Wednesday, March 05, 2014

Am I really very stupid to reject a high paying job for a low paying job for a long term career plan?

             This whole week I am really depressed cos suddenly so many companies offer me job and every company pressing for me to give a decision soon. Wanted to make a decision liao then suddenly got 2 more companies ask me to come down for interview and all the companies all not bad one. Until now I am really reluctant to take a lower pay job and some more its only a renewable contract job… To me I see money/ salary as a very important factor in deciding whether or not should I take up the job. Honestly speaking the pay really low compared to my last drawn basic..i really wanted to reject the job liao and go for my oil and gas job which pay much much higher with better bonuses and aws. In fact its even better than my ex company. Because of that I was really depressed cos I cant accept the fact that I should accept the lower paid job for a long term career plan. My best friend keep telling me to go for the lower paying job and it will definitely be a stepping stone for my future career. I wish it could really happen but I really no confidence of jumping into another public division because there are so many smart and good people out there. Question is how do you outshine these people to get a switch in job. I am really scared. Whereas if I were to take the crewing job, although I hated the job cos that’s the reason why I left the ex company also. Although I can do the job, but for the sake of high pay and money for my future, I dun have a choice if I were to choose this job.

 

             Eventually 2 days before, the crewing company kept on pestering me for a decision and I bo bian rejected it although I really wanted to take up the job liao when dear said that maybe I should work for the sake of money. If you are willing to piah, oil and gas can really make you a Richie. No joke man. The bouses alone can really make you rich if you can endure the industry and work for many many yrs. Well, I really forgo this opportunity given this time..abit sad though cos I gave up a job that can make me richer next time.

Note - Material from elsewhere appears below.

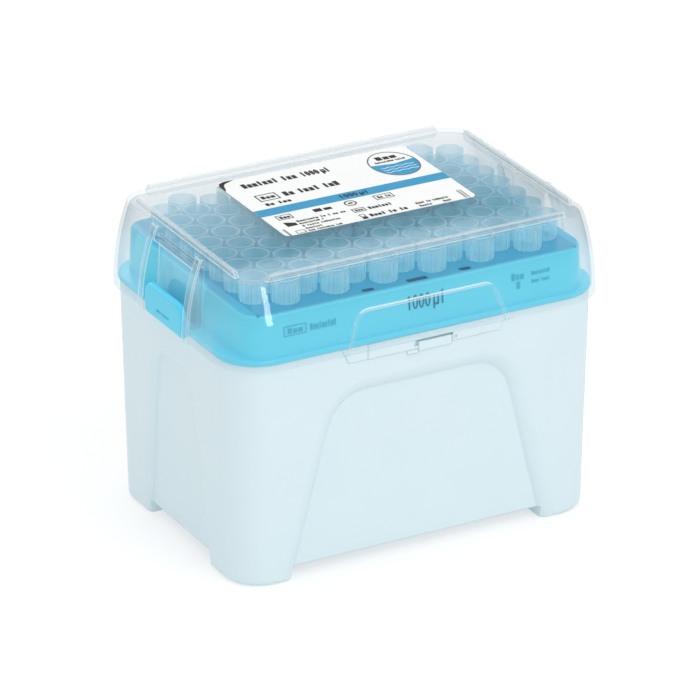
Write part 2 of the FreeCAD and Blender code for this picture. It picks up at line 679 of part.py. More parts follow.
def arch_line(outside, inside):
    """Thin raised arch on the wall that faces -Y."""
    top = PANEL_Z - ARCH_LINE_DROP
    slope = math.tan(math.radians(ARCH_LINE_LEAN))
    loops = []
    for shrink in (0, ARCH_LINE_WIDTH):
        high = top - shrink
        half_high = ARCH_LINE_HALF_TOP - shrink
        half_low = half_high + (high - LID_BOTTOM_Z) * slope
        corners = [(half_low, LID_BOTTOM_Z, 0), (half_high, high, ARCH_LINE_CORNER),
                   (-half_high, high, ARCH_LINE_CORNER), (-half_low, LID_BOTTOM_Z, 0)]
        loops.append(prism(corners, facing_y(0), V(0, -FAR, 0)))
    ring = loops[0].cut(loops[1])
    return ring.common(outside).cut(inside)


def make_lid():
    """Clear bowed shell with top ribs, latch frames and raised arches."""
    low = LID_BOTTOM_Z
    body = lid_block(0, low, PANEL_Z)
    panel_edges = [edge for edge in body.Edges if edge.BoundBox.ZMin > PANEL_Z - LID_EDGE_ROUND / 2]
    body = body.makeFillet(LID_EDGE_ROUND, panel_edges)
    grown = lid_block(-LATCH_RIB_PROUD, low, PANEL_Z)
    line_skin = lid_block(-ARCH_LINE_PROUD, low, PANEL_Z)
    hollow = lid_block(LID_WALL, low, PANEL_Z - LID_WALL)
    raised = []
    for rib in latch_ribs(grown):
        raised += both_ends(rib)
    raised += both_ends(arch_line(line_skin, hollow))
    shell = body.fuse(raised).cut(hollow)
    shelf_low = PANEL_Z - LATCH_SHELF_DROP
    seat = LEDGE_Z + FIT_GAP
    box_half = LATCH_HALF_WIDTH + LID_WALL
    housing = set_in_wall(LATCH_WALL, box_half, seat, shelf_low + LATCH_SHELF).common(body)
    opening = set_in_wall(0, LATCH_HALF_WIDTH, low - PAST, shelf_low)
    for part in both_ends(housing):
        shell = shell.fuse(part)
    for part in both_ends(opening):
        shell = shell.cut(part)
    return one_solid(shell.fuse(top_ribs()))


# ---- label ---------------------------------------------------------------
def make_label():
    """Thin paper plate on the top panel."""
    outline = rectangle_corners(LABEL_LENGTH / 2, LABEL_WIDTH / 2, LABEL_CORNER)
    plate = prism(outline, flat(PANEL_Z), V(0, 0, LABEL_THICKNESS))
    plate.translate(V(LABEL_X, LABEL_Y, 0))
    return plate


# ---- build ---------------------------------------------------------------
def save(name, solids):
    """Write the solids of one node to its own file."""
    for solid in solids:
        assert solid.isValid() and solid.Volume > 0, name
    shape = solids[0] if len(solids) == 1 else Part.makeCompound(solids)
    shape.exportStep("parts/" + name + ".step")
    size = shape.optimalBoundingBox()
    print(name, len(solids), round(sum(solid.Volume for solid in solids), 1),
          [round(value, 2) for value in (size.XMin, size.XMax, size.YMin, size.YMax, size.ZMin, size.ZMax)])


def main():
    os.makedirs("parts", exist_ok=True)
    save("base", [make_base()])
    save("tip_tray", [make_tray()])
    for number, solids in enumerate(tip_columns(), 1):
        save("tips_column_%02d" % number, solids)
    save("lid", [make_lid()])
    save("label", [make_label()])


main()
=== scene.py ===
"""Visual model of a box of pipette tips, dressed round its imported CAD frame.

Sizes are metres in the frame's own axes: +X along the long side, +Y from the
front with the volume mark to the back, +Z up, origin at the centre of the foot
plane. Sizes are millimetres where their name ends in _mm, and on printed sheets.
"""

import json
import logging
import math
from collections.abc import Callable
from dataclasses import dataclass, field
from enum import Enum
from functools import cache

import bmesh
import bpy
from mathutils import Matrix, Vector

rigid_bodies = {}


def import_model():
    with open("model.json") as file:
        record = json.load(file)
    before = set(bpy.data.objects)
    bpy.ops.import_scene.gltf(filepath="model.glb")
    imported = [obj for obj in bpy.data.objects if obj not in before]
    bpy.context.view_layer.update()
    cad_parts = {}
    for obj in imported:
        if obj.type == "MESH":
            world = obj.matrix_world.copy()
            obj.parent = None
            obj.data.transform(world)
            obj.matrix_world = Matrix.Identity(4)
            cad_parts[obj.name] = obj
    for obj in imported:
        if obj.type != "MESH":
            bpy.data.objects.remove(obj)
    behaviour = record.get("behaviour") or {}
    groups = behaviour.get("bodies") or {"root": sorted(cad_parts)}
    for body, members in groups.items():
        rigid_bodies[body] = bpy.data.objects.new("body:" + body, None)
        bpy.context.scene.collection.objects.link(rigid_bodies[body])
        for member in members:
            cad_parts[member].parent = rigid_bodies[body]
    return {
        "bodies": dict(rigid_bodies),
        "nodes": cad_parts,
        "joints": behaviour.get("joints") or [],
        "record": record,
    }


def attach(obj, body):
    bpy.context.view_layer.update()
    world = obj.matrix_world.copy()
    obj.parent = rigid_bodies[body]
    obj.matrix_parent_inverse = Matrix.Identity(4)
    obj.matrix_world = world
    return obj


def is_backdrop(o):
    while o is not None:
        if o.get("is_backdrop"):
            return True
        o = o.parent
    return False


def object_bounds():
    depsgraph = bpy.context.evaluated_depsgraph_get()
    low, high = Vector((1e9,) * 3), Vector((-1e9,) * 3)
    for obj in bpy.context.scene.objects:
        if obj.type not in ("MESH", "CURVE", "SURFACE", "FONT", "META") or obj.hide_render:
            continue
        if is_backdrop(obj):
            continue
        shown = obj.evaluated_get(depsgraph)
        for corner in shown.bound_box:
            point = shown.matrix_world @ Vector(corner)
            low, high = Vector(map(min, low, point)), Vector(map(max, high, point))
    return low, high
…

But now, since I have made up a decision. I shall work hard for 1 yr + within the public service and I shall see if I got chance to proceed further. If I am going to stuck at that level, I guess I am going back to my oil and gas and be a more practical women. Money is still an important factor. I want to work hard now and earn more money so that next time I can finish my housing payment earlier. I dun like to be in debt cos the feeling really very tong ku.


I gonna tell myself that I shouldn’t be that sad anymore because in life its about making wise choices and taking a risk. Perhaps I am betting one yr of my career on something which I am very uncertain about now. After a year I will decide again where to go if things doesn’t appeal good. I hate changing jobs cos I dun like changes but sometimes if things are not favourable you just have to make changes so that things would be in your favour.